A waterless wash can make sense for light contamination—dust, fingerprints, fresh road film—where you can keep the surface wet, use a clean microfiber, and avoid grinding grit into the coating.

But for heavy grit, mud, or sandy contamination, the tribology logic points the other way: you’re increasing the chance that hard particles become the cutting tool in a two-body abrasion setup. In those cases, a rinse/pre-rinse style approach is the safer direction.

How Ribix Waterless Wash and Wax (W3) fits into a science-first routine

Ribix Waterless Wash and Wax (W3) is designed for quick, hose-free maintenance cleaning—when the car is not heavily gritty and you want to safely remove light soil with minimal setup.

The science-based way to use any waterless wash (including W3) is straightforward:

  • Use enough product to keep the surface wet while you wipe.

  • Use light pressure.

  • Use a clean microfiber, fold often, and switch towels as they load up.

  • If the panel is gritty, don’t force it—use a rinse-style method first.

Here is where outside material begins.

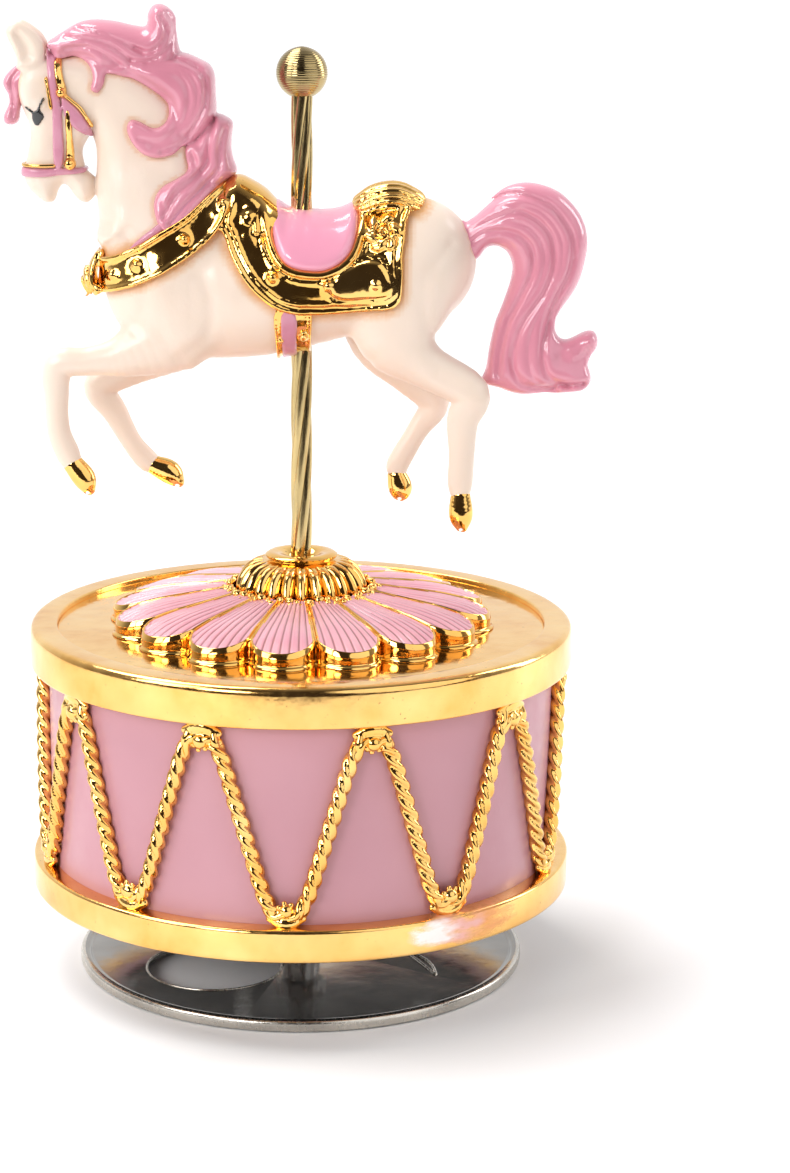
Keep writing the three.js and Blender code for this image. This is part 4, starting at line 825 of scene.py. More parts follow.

That’s not marketing fluff. It’s just aligning your process with how abrasive wear actually works.

Quick takeaway

Swirl marks are usually the visible accumulation of many tiny “mar” events. Car washing creates them when hard particles are present in a wiping contact, especially under higher pressure and lower lubrication. If you manage particles, pressure, and lubrication, you lower the risk—because you’re changing the tribology, not hoping for miracles.